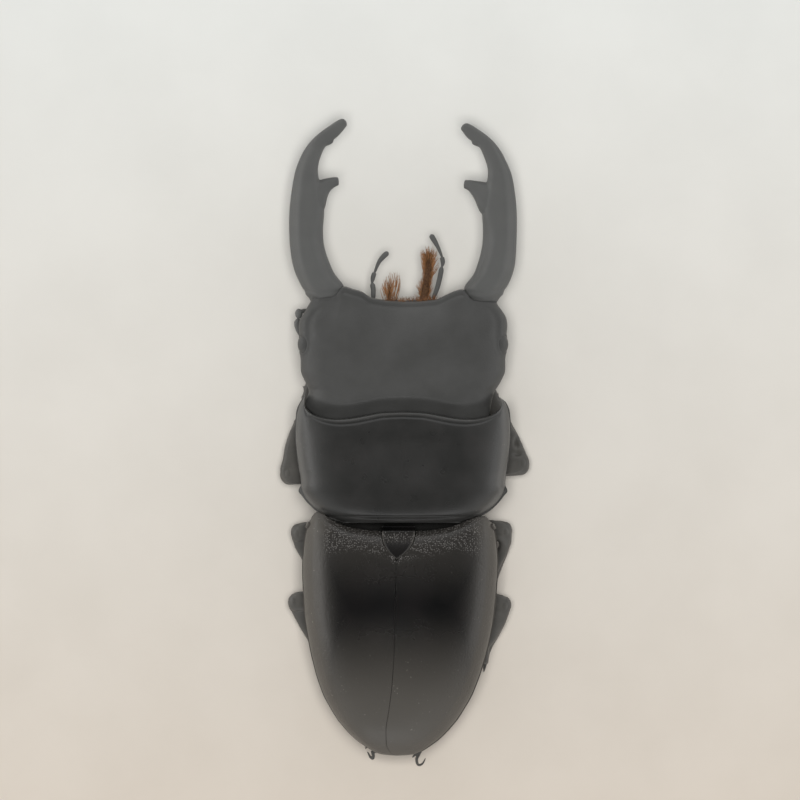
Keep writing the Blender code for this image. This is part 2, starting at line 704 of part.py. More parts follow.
FORE_HIP_Y = -1.3
MID_HIP_Y = -12.6
HIND_HIP_Y = -17.2
LEGS = {
    "fore_left": {
        "side": -1, "thigh": ((4.5, FORE_HIP_Y, 2.8), (9.5, -2.6, 2.8), (15.45, -3.9, 2.75)),
        "girth": 1.38, "shin": ((14.4, -2.4, 0.95), (13.75, 0.3, 0.9), (12.1, 4.5, 0.85), (10.6, 7.9, 0.8)),
        "foot": ((10.15, 9.0, 0.6), (9.2, 11.4, 0.55), (7.8, 13.4, 0.5), (5.9, 15.0, 0.5)),
    },
    "fore_right": {
        "side": 1, "thigh": ((4.5, FORE_HIP_Y, 2.8), (10, -2.2, 2.8), (15.9, -2.8, 2.75)),
        "girth": 1.35, "shin": ((14.9, -1.65, 0.95), (13.85, 0.5, 0.9), (11.9, 4.0, 0.85), (9.8, 7.4, 0.8)),
        "foot": ((9.2, 8.4, 0.6), (8.0, 11.0, 0.55), (6.6, 13.2, 0.5), (4.5, 14.7, 0.5)),
    },
    "mid_left": {
        "side": -1, "thigh": ((4.5, MID_HIP_Y, 2.8), (9, -11.8, 2.8), (14.1, -11.35, 2.75)),
        "girth": 1.25, "shin": ((13.55, -12.1, 0.95), (11.7, -15.2, 0.85), (8.8, -19.4, 0.7)),
        "foot": ((8.2, -20.5, 0.6), (7.5, -23.6, 0.55), (6.7, -26.4, 0.5), (5.6, -29.2, 0.5)),
    },
    "mid_right": {
        "side": 1, "thigh": ((4.5, MID_HIP_Y, 2.8), (9, -11.7, 2.8), (13.7, -11.15, 2.75)),
        "girth": 1.28, "shin": ((13.1, -12.2, 0.95), (11.9, -15.2, 0.85), (9.8, -20.4, 0.7)),
        "foot": ((9.4, -21.5, 0.6), (8.0, -24.4, 0.55), (6.6, -27.2, 0.5), (5.4, -30.0, 0.5)),
    },
    "hind_left": {
        "side": -1, "thigh": ((4.5, HIND_HIP_Y, 2.8), (9, -18.15, 2.7), (14.45, -20.1, 2.8)),
        "girth": 1.25, "shin": ((13.55, -20.75, 1.0), (11.5, -24.3, 0.95), (9.3, -28.0, 0.8)),
        "foot": ((8.7, -29.2, 0.6), (6.9, -32.8, 0.55), (5.1, -36.2, 0.55), (4.0, -38.9, 0.5)),
    },
    "hind_right": {
        "side": 1, "thigh": ((4.5, HIND_HIP_Y, 2.8), (9, -18.2, 2.7), (13.5, -20.5, 2.8)),
        "girth": 1.25, "shin": ((13.0, -21.1, 1.0), (11.1, -24.4, 0.95), (9.7, -27.6, 0.8)),
        "foot": ((9.2, -28.8, 0.6), (6.9, -33.2, 0.55), (4.3, -37.0, 0.55), (2.6, -38.95, 0.5)),
    },
}
SHIN_TEETH = {"fore": 6, "mid": 1, "hind": 1}
CLAW_REACH = 1.45


def thigh(name, leg):
    side, girth = leg["side"], leg["girth"]
    path = route(*[(side * x, y, z) for x, y, z in leg["thigh"]])
    width = through(
        (0, 0.62 * girth), (0.2, 0.9 * girth), (0.55, girth), (0.85, 0.9 * girth), (1, 0.75 * girth)
    )
    depth = through((0, 0.75), (0.5, 1.0), (1, 0.85))
    rod(name + "_femur", path, limb_rings(width, depth, 10, 0.09), CHITIN, sides=8, power=2.3)


def shin(name, leg):
    """A tapered shin with teeth on its outer edge and two spurs at its end."""
    side = leg["side"]
    pair = name.split("_")[0]
    broad = 1.35 if pair == "fore" else 0.95
    path = route(*[(side * x, y, z) for x, y, z in leg["shin"]])
    width = through((0, 0.62 * broad), (0.15, 0.62 * broad), (0.8, 0.95 * broad), (1, broad))
    depth = through((0, 0.75), (0.4, 0.65), (1, 0.6))
    shaft = rod(name + "_tibia", path, limb_rings(width, depth, 10, 0.07), CHITIN, sides=8, power=2.3)
    forward = (path(1) - path(0)).normalized()
    outward = Vector((side, 0, 0)) - forward * forward.x * side
    outward.normalize()
    teeth = []
    count = SHIN_TEETH[pair]
    for i in range(count):
        share = 0.93 - 0.75 * i / count if pair == "fore" else 0.62
        reach = (0.6, 0.55, 0.45)[min(i, 2)] if pair == "fore" else 0.3
        start = path(share)
        tip = start + outward * (width(share) + reach * 0.75) + forward * reach
        teeth.append(cone(f"{name}_tooth_{i}", start, tip, 0.48, CHITIN))
    for i, across in enumerate((-0.55, 0.55)):
        start = path(0.95) + outward * across * broad
        tip = path(1) + forward * 0.9 + outward * across * broad * 1.5
        teeth.append(cone(f"{name}_spur_{i}", start, tip, 0.3, CHITIN))
    combine(shaft, teeth, "UNION")


def foot(name, leg):
    """Five joints in a row, the last one longest, with two curved claws."""
    side = leg["side"]
    path = route(*[(side * x, y, z) for x, y, z in leg["foot"]])
    joints = (0.0, 0.17, 0.33, 0.48, 0.63, 1.0)
    rings = []
    for start, end in zip(joints, joints[1:]):
        size = end - start
        for share, radius in ((0.04, 0.3), (0.75, 0.47), (0.96, 0.3)):
            rings.append((start + share * size, radius, radius * 0.95))
    toes = rod(name + "_tarsus", path, rings, CHITIN, sides=6)
    end = path(1)
    forward = (end - path(0.9)).normalized()
    across = forward.cross(Vector((0, 0, 1))).normalized()
    claws = []
    for i, turn in enumerate((-1, 1)):
        root = end - forward * 0.35 + across * turn * 0.12
        tip = end + forward * CLAW_REACH * 0.6 + across * turn * 0.95 - Vector((0, 0, 0.2))
        bow = forward * 0.45
        claws.append(cone(f"{name}_claw_{i}", root, tip, 0.25, CHITIN, sides=5, bend=bow))
    combine(toes, claws, "UNION")


def legs():
    for name, leg in LEGS.items():
        thigh(name, leg)
        shin(name, leg)
        foot(name, leg)


for old in list(bpy.data.objects):
    bpy.data.objects.remove(old)
BEETLE = bpy.data.collections.new("stag_beetle")
bpy.context.scene.collection.children.link(BEETLE)
CHITIN = material("black chitin", (0.022, 0.021, 0.022), 0.38)
EYE = material("eye", (0.09, 0.045, 0.03), 0.25)
BRISTLE = material("orange bristle", (0.42, 0.16, 0.05), 0.7)

head()
jaws()
labrum()
mentum()
brushes()
palps()
feelers()
prothorax()
scutellum()
wing_cases()
thorax()
abdomen()
legs()
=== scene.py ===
"""The stag beetle's looks: smooth skins over the solids, bristles, chitin, floor and light.

Sizes are in millimetres until a mesh is made. The beetle faces +Y and its right side is +X.
"""

import math

import bmesh
import bpy
import numpy as np
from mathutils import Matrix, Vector


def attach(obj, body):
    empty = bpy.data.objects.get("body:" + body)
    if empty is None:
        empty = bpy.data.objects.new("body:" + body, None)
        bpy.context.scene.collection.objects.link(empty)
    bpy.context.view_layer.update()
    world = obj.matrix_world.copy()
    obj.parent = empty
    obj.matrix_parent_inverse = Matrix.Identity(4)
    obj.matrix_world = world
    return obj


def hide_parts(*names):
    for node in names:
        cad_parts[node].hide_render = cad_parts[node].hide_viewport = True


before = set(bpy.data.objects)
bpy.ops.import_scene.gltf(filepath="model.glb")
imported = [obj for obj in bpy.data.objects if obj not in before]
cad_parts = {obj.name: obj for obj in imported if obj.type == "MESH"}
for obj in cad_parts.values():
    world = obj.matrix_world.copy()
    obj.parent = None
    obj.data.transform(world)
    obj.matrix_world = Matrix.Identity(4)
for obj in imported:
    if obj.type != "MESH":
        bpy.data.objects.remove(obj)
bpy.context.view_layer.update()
MM = 0.001
RANDOM = np.random.default_rng(11)
uniform = RANDOM.uniform

# Curves and small shape functions, for single numbers and for arrays


def through(*points, soft=0.0):
    """A smooth curve through (place, value) points that doesn't overshoot. soft rounds it off."""
    xs, ys = np.array(points, float).T
    steps = np.diff(xs)
    slopes = np.diff(ys) / steps
    tangents = np.zeros(len(xs))
    tangents[0], tangents[-1] = slopes[0], slopes[-1]
    for i in range(1, len(xs) - 1):
        if slopes[i - 1] * slopes[i] > 0:
            near = 2 * steps[i] + steps[i - 1]
            far = steps[i] + 2 * steps[i - 1]
            tangents[i] = (near + far) / (near / slopes[i - 1] + far / slopes[i])

    def exact(x):
        x = np.clip(x, xs[0], xs[-1])
        i = np.clip(np.searchsorted(xs, x, side="right") - 1, 0, len(steps) - 1)
        t = (x - xs[i]) / steps[i]
        start = (1 + 2 * t) * (1 - t) ** 2 * ys[i] + t * (1 - t) ** 2 * steps[i] * tangents[i]
        end = t * t * (3 - 2 * t) * ys[i + 1] + t * t * (t - 1) * steps[i] * tangents[i + 1]
        return start + end

    if not soft:
        return exact
    fine = np.linspace(xs[0], xs[-1], 800)
    step = fine[1] - fine[0]
    reach = max(1, int(3 * soft / step))
    kernel = np.exp(-0.5 * (np.arange(-reach, reach + 1) * step / soft) ** 2)
    kernel /= kernel.sum()
    before = 2 * ys[0] - exact(xs[0] + (xs[0] - fine[0]) + np.arange(reach, 0, -1) * step)
    after = 2 * ys[-1] - exact(xs[-1] - np.arange(1, reach + 1) * step)
    values = np.convolve(np.concatenate([before, exact(fine), after]), kernel, mode="valid")

    def rounded(x):
        return np.interp(x, fine, values)

    return rounded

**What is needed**
Your task is to repeat the lines from the one containing "0.16, 0.05), 0.7)" to the one containing "before = set(bpy.data.objects)", both lines included. Leave out every other line.

**Full solution**
BRISTLE = material("orange bristle", (0.42, 0.16, 0.05), 0.7)

head()
jaws()
labrum()
mentum()
brushes()
palps()
feelers()
prothorax()
scutellum()
wing_cases()
thorax()
abdomen()
legs()
=== scene.py ===
"""The stag beetle's looks: smooth skins over the solids, bristles, chitin, floor and light.

Sizes are in millimetres until a mesh is made. The beetle faces +Y and its right side is +X.
"""

import math

import bmesh
import bpy
import numpy as np
from mathutils import Matrix, Vector


def attach(obj, body):
    empty = bpy.data.objects.get("body:" + body)
    if empty is None:
        empty = bpy.data.objects.new("body:" + body, None)
        bpy.context.scene.collection.objects.link(empty)
    bpy.context.view_layer.update()
    world = obj.matrix_world.copy()
    obj.parent = empty
    obj.matrix_parent_inverse = Matrix.Identity(4)
    obj.matrix_world = world
    return obj


def hide_parts(*names):
    for node in names:
        cad_parts[node].hide_render = cad_parts[node].hide_viewport = True


before = set(bpy.data.objects)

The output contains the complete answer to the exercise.